Traveling to the home of an exiled dissident in China, sitting across from his wife, where he would never sit again, while outside agricultural university students held a candlelight vigil on their athletic field, standing in the shape of a heart for the Sichuan earthquake victims. Then I remember that I never studied Chinese politics in depth.

Freedom of expression in Turkey: the Finnish author who joined me on the deck of a boat on the Bosphorous as I watched the lights on the water. I told her I couldn't seem to escape my own thoughts. "No," she said gently but emphatically, "Your thoughts are the most wonderful thing -- because only you can have them." Then I remember someone gave a presentation about international copyright.

Founding a theater group for Congolese refugee girls in a Nairobi slum: the girls' incredible voices, the girls inventing a song on the spot and harmonizing seamlessly without rehearsing or using a single musical instrument. The heart-lift I'd get upon entering the slum's church compound, finding the girls by following the scraps of song floating above the red tin roofs. Then the importance of safe space for youth in post-conflict zones.

I've feared that my failure to acquire a more immediately applicable skill set -- the admirable fact-focus and research of a journalist, for example, or the sorely needed medical care a doctor offers -- affected negatively what I could offer on the miraculous opportunities I had to be out there. I thought maybe I should know more before going to these places, before coming home and talking about them. But: the term "superpower," the billiard-ball theory in that terrible international relations textbook? I didn't connect to them, didn't fathom their applicability or see them in what I had experienced. Whatever I did know, I concluded, it wasn't anything about foreign policy.

Then I encountered Slaughter's idea of collaborative power and was reminded of the speech by Pulitzer Prize winner Junot Diaz at last year's conference for the Association of Writers and Writing Programs:
I couldn't read a story, poem, or newspaper where I saw a Dominican kid reflected back in any way. I write to leave mirrors for the future... If a human being grows up in a world without reflections of them, they themselves will grow up to be monsters.

I've wondered for months why this idea of collaborative power meant so much to me. I realized: it's because I can see myself in it. It's a term I find familiar already, somehow; it's a framework I can get behind. I'll leave it to the "discourse-friendly" scholars and seasoned foreign policy veterans to take issue with Slaughter's position (which they do, and Slaughter welcomes the debate) because frankly, I haven't studied enough of the facts to use that lexicon instead of it using me. But could the artist's fidelity to the information of the body, the five senses -- the response to the immediate situation based on intuition and not researched theories -- offer a kind of perspective on and practice of development work that might well fit the 21st century?

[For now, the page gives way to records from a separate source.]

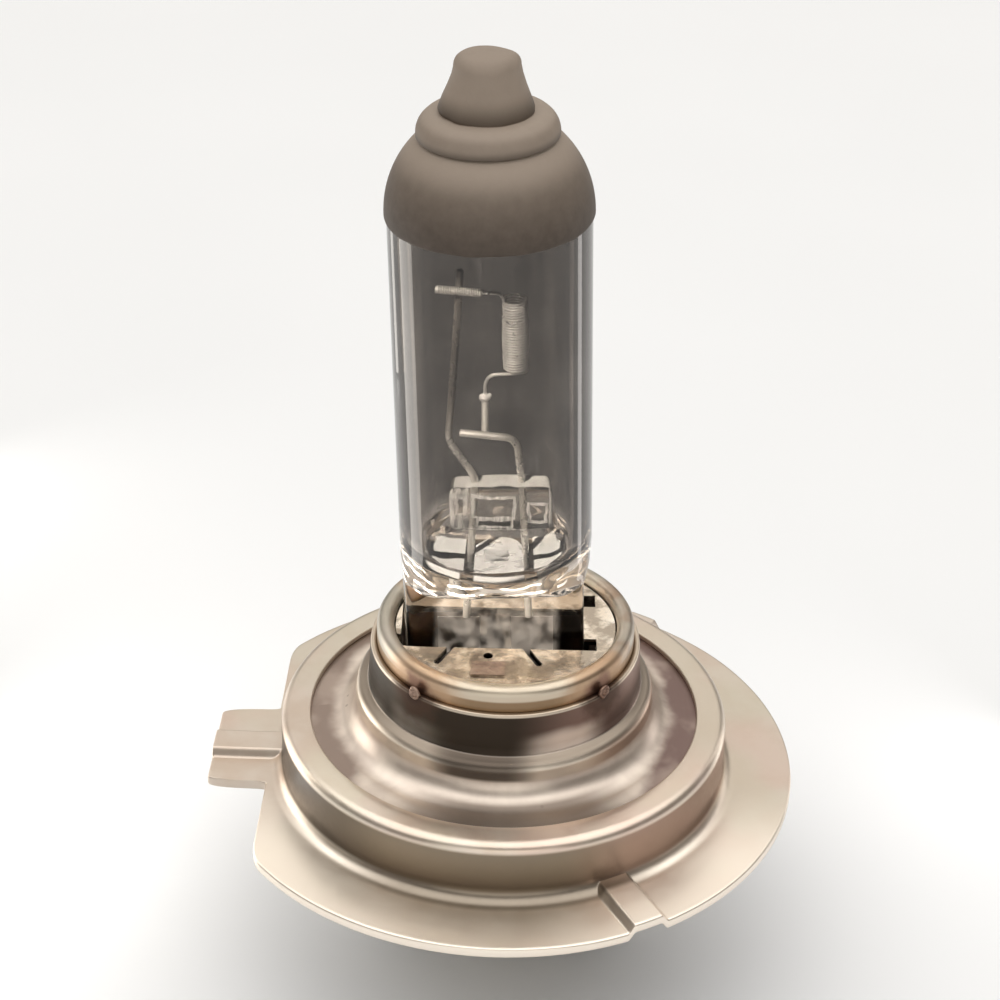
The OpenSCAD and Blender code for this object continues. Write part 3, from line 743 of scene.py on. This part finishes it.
sleeve_profile = [(12.35, 2.55), (12.35, 2.8), (12.3, 2.85), (11.6, 2.85), (11.2, 2.85), (10.9, 2.86), (10.6, 2.89)]
sleeve_profile += arc(10.12, 4.43, 1.5, 275, 187, 18)
sleeve_profile += [(8.61, 4.5), (8.6, 4.7)]
sleeve_profile += arc(8.05, 4.76, 0.55, 5, 70, 8)
sleeve_profile += [(7.99, 5.385), (7.91, 5.45), (7.88, 5.53), (7.86, 6.0), (7.8, 6.9), (7.74, 7.9)]
sleeve_profile += arc(7.62, 7.97, 0.11, 0, 90, 4)
sleeve_profile += [(7.45, 8.08), (7.39, 8.02), (7.39, 5.3), (7.5, 5.1), (7.8, 5.0)]
sleeve_profile += arc(8.05, 4.76, 0.2, 70, 5, 4)
sleeve_profile += arc(10.12, 4.43, 1.85, 187, 268, 14)
sleeve_profile += [(10.9, 2.5), (12.3, 2.5)]
add_piece("stepped_sleeve", lathe(sleeve_profile, TURNED_STEPS), sleeve_paint.mat, "outer_sleeve",
          sharp=50)

cup_profile = [(7.38, -1.1), (7.38, 4.0), (7.38, 8.8)]
cup_profile += arc(6.88, 9.0, 0.5, 0, 250, 22)
cup_profile += [(6.98, 8.42), (6.98, 4.0), (6.98, -1.1)]
add_piece("rolled_cup", lathe(cup_profile, TURNED_STEPS), cup_paint.mat, "burner_cup", sharp=50)


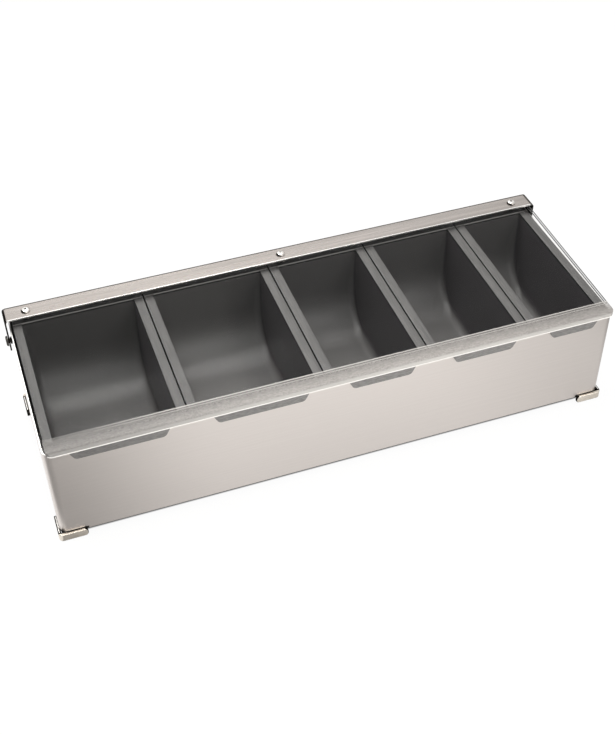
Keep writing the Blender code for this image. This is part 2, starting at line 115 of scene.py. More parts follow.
class Surface(Shading):
    # a material with its Principled shader; place is Object coordinates in metres
    def __init__(self, name, **fixed):
        self.material = bpy.data.materials.new(name)
        self.material.use_nodes = True
        super().__init__(self.material.node_tree)
        self.shader = self.tree.nodes["Principled BSDF"]
        self.fix(**fixed)
        self.place = self.node("ShaderNodeTexCoord", {}, {}, "Object")
        self.x, self.y, self.z = self.split(self.place, "XYZ")

    def split(self, vector, axes):
        return [self.node("ShaderNodeSeparateXYZ", {}, {"Vector": vector}, axis) for axis in axes]

    def facing(self, axes):  # the surface's direction, in the object's own axes
        return self.split(self.node("ShaderNodeTexCoord", {}, {}, "Normal"), axes)

    def fix(self, **fixed):
        for words, value in fixed.items():
            socket = self.shader.inputs[words.replace("_", " ")]
            socket.default_value = (*value, 1.0) if isinstance(value, tuple) else value

    def noise(self, stretch, detail=3.0, roughness=0.55, offset=(0.0, 0.0, 0.0)):
        moved = self.node("ShaderNodeMapping", {}, {"Vector": self.place, "Location": offset, "Scale": stretch})
        sockets = {"Vector": moved, "Scale": 1.0, "Detail": detail, "Roughness": roughness}
        return self.node("ShaderNodeTexNoise", {"noise_dimensions": "3D"}, sockets, "Fac")

    def mixColour(self, amount, first, second):
        settings = {"data_type": "RGBA"}
        sockets = {0: amount, 6: first if isinstance(first, Wire) else (*first, 1.0)}
        sockets[7] = second if isinstance(second, Wire) else (*second, 1.0)
        return self.node("ShaderNodeMix", settings, sockets, 2)

    def dimmed(self, share, colour):
        return self.mixColour(share, (0.0, 0.0, 0.0), colour)

    def bump(self, height, distance, strength=1.0):
        sockets = {"Strength": strength, "Distance": distance, "Height": height}
        return self.node("ShaderNodeBump", {}, sockets, "Normal")

    def feed(self, **wires):
        for words, wire in wires.items():
            self.tree.links.new(wire.socket, self.shader.inputs[words.replace("_", " ")])


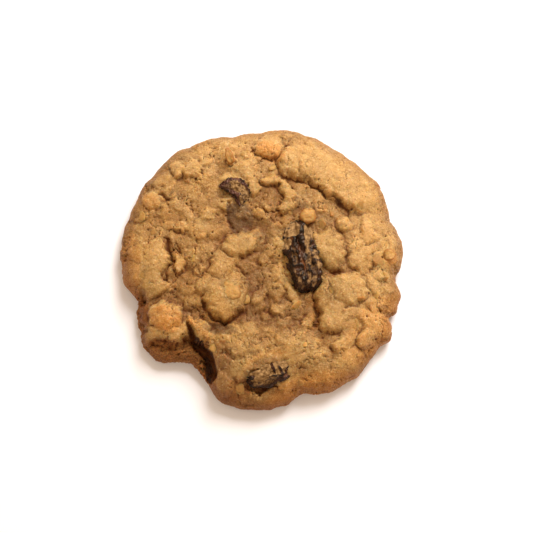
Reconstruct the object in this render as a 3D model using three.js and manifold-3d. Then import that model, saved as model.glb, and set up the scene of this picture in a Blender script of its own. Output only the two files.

It's a century wherein we know so little of what comes ahead, so previous frameworks might not be as relevant; it's one wherein most of what remains of America's potential for international leadership lies in the portable concept that every human has a right to life, liberty and the pursuit of happiness. This concept is a socially enacted one, a sense of belonging (being seen, perhaps) that we must acknowledge as a central need of humanity today: the young, who comprise nearly 50 percent of the Earth's population and 90 percent of whom live in the developing world. Perhaps the concept -- and Slaughter's ideas, and Hillary Clinton's policies, for that matter -- are indeed (gasp!) "soft"... but "soft" are the issues that ultimately make or break the international attitude toward America, since they in turn determine who out of that 50 percent will grow up to want to use "hard" things like bombs, guns, and terrorist tactics because they didn't get stoves, medicine, and schooling. That's what I'd guess, anyway, but who asked me? I didn't study this stuff.